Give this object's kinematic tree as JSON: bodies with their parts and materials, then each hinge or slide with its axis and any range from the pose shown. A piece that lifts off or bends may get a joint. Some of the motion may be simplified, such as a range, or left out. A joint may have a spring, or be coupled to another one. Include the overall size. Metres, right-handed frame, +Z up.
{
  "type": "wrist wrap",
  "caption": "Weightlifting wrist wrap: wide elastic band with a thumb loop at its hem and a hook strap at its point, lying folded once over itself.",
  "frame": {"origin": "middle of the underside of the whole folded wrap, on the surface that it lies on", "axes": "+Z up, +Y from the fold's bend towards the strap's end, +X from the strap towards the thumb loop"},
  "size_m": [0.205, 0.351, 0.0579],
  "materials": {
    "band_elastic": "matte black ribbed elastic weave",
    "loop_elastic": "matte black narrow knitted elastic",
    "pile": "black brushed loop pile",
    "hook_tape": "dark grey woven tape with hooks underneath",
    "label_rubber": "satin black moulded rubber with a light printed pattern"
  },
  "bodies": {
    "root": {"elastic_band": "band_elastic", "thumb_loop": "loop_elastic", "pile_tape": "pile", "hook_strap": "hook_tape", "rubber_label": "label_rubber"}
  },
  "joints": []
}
══════════
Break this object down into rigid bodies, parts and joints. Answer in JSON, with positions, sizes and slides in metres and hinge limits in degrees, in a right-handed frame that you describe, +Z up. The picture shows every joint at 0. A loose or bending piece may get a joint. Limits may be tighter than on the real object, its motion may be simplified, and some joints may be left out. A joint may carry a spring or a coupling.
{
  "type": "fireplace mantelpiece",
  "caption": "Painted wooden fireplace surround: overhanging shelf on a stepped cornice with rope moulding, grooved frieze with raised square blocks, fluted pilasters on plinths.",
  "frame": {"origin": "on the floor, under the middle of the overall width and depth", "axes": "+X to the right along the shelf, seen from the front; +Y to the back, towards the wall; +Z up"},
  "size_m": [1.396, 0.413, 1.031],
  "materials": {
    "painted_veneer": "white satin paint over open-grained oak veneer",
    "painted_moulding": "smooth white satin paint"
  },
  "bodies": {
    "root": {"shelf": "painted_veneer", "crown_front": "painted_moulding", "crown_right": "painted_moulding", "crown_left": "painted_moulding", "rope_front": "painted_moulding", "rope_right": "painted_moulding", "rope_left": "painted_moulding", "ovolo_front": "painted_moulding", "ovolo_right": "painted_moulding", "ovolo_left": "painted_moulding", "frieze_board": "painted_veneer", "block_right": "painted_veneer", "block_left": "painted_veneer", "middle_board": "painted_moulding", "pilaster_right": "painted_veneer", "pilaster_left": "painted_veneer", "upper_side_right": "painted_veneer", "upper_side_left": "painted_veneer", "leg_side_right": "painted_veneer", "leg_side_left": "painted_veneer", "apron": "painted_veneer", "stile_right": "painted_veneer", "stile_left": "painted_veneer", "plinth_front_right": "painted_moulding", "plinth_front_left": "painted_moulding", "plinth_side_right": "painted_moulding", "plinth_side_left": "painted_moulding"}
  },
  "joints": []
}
══════════
§ **Do this**
Pull every line containing the word "overall" out of the material.

§ **Solution**
Give this object's kinematic tree as JSON: bodies with their parts and materials, then each hinge or slide with its axis and any range from the pose shown. A piece that lifts off or bends may get a joint. Some of the motion may be simplified, such as a range, or left out. A joint may have a spring, or be coupled to another one. Include the overall size. Metres, right-handed frame, +Z up.
  "frame": {"origin": "on the floor, under the middle of the overall width and depth", "axes": "+X to the right along the shelf, seen from the front; +Y to the back, towards the wall; +Z up"},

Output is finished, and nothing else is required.